What the confession does is not clean us up by our own effort. We cannot do that. What it does is bring us to the Table the way Matthew came to the dinner — knowing what we are, not pretending otherwise, coming through the door of acknowledged need rather than assumed merit. We arrive at the altar the way Israel was meant to arrive: not with a performance, but with a broken and contrite heart that God will not despise. The cleansing is Christ’s work. The penitence is ours. Both are required. Neither can substitute for the other. That is hesed at this Table — covenant faithfulness flowing both directions, the mercy of God meeting the honest need of his people.
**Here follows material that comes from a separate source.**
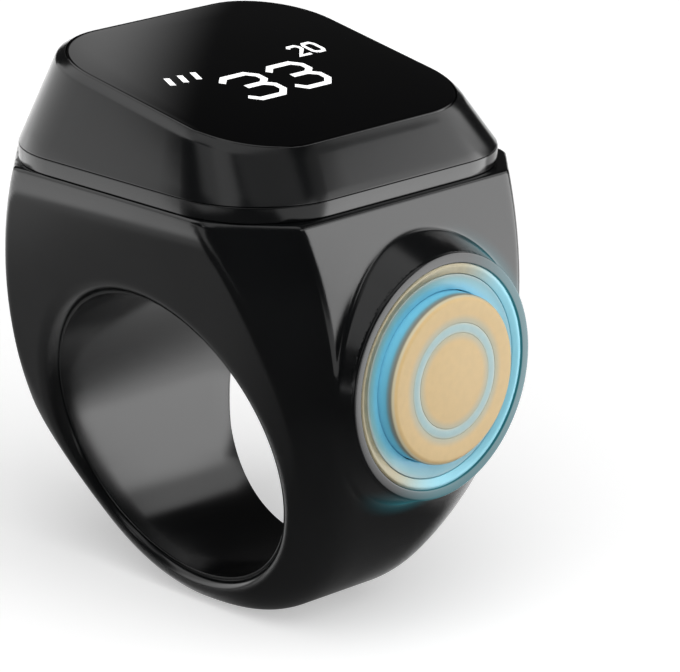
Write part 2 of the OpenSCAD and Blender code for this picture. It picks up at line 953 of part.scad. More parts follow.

Let me close with the question this text puts to all of us. Who are our tax collectors? Who is the person — or the kind of person — that we have quietly decided is probably beyond the reach of God’s grace? Who is the one whose presence in this congregation would cause us to raise an eyebrow, or quietly wonder whether God really meant it?
Matthew appeared beyond salvation. He was as publicly corrupt as anyone in Capernaum, excommunicated from church and family, despised by his own people. And Jesus called him with two words, and he became the Evangelist. If Matthew can be saved, who cannot? God can do anything, can he not? He saved us too, in some cases against all odds. These things should always give us hope — and should keep us praying.
Not praying as a moral obligation to check off a list. Praying with hesed — with genuine broken desire that the lost would be found, that the sick would be healed, that those we would love to write off would instead be written into the Book of Life. When we pray that way, our hearts are changed from repulsion and anger to humility and compassion. We remember: but for the grace of God, go we. And from that place — not from self-righteous distance — we find the courage and the pure motives to reach toward the tax collectors of our own day, as Jesus reached toward Matthew.
It is not simply enough for us to go through the motions — to pray for the lost as if checking a moral box, to come to the Table as if the ritual alone will do. Our hearts must be in it. They must be reminded of the mercy we have received, broken for the lost as God’s heart is broken, so that we desire for them what God desires: that they would turn from their wicked ways and toward him. The morning-cloud love of Hosea 6 evaporates before noon. The hesed God desires endures forever. That is what he is asking of us. That is what he himself extends.
Hesed. The steadfast love that will not let go — present in the Old Testament sacrifices when Israel brought it, fulfilled in the one true sacrifice of the Son, enacted in our confession every Sunday morning, and extended from us outward toward those we would love to shun. This is where the Season after Pentecost begins.
In the Name of the Father, and of the Son, and of the Holy Spirit. Amen.